Wat gedelegeerde handelingen betreft kon de Raad noch een onbeperkte machtiging van de Commissie voor de bijwerking van de niet-essentiële onderdelen van de bijlagen (voorstel van de Commissie), noch een stilzwijgende verlenging van de machtiging (voorstel van het Europees Parlement) steunen. Ook heeft de Raad ten opzichte van het voorstel van het Europees Parlement het aantal bijlagen dat door de Commissie kan worden gewijzigd, beperkt. De Commissie betreurt dit besluit vanuit praktisch oogpunt (gewone wetgevingsprocedure nodig na vijf jaar, ook voor kleine wijzigingen in de bijlagen), maar kan het als onderdeel van het uiteindelijke compromis tussen de medewetgevers aanvaarden.

3.3.        Nieuwe door de Raad ingevoerde bepalingen en het standpunt van de Commissie

De Raad heeft een aantal technische amendementen ingevoerd, met name om het verband te verduidelijken tussen deze nieuwe verordening en Richtlijn 2007/46/EG tot vaststelling van een kader voor de goedkeuring van motorvoertuigen en aanhangwagens daarvan en van systemen, onderdelen en technische eenheden die voor dergelijke voertuigen zijn bestemd (kaderrichtlijn).
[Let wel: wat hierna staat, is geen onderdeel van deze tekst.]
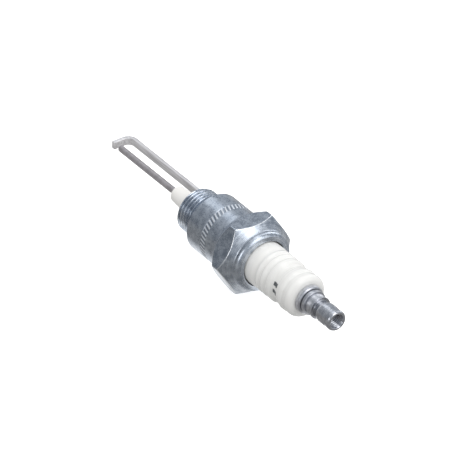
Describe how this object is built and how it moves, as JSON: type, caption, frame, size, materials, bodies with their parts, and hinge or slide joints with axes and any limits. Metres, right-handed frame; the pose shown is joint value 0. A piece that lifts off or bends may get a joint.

Dit kan eveneens worden gesteund.

De Raad heeft ook aanvullende vereisten ingevoerd om technische controles en controles langs de weg van hybride voertuigen makkelijker te maken. Ook dit kan worden gesteund.

4. CONCLUSIE

Hoewel de Commissie om praktische redenen betreurt dat het besluit van de Raad de delegatie van bevoegdheden aan de Commissie tot een beperkt aantal bijlagen en een vaste periode van vijf jaar beperkt, erkent zij dat vooruitgang bij de procedure alleen mogelijk is als zij van verzet afziet.

De Raad heeft met gekwalificeerde meerderheid van stemmen besloten.

De Commissie steunt in een geest van compromis het standpunt van de Raad.

               PB L 218 van 13.8.2008, blz. 30.

               PB L 189 van 18.7.2002, blz. 12.

               PB L 263 van 9.10.2007, blz. 1.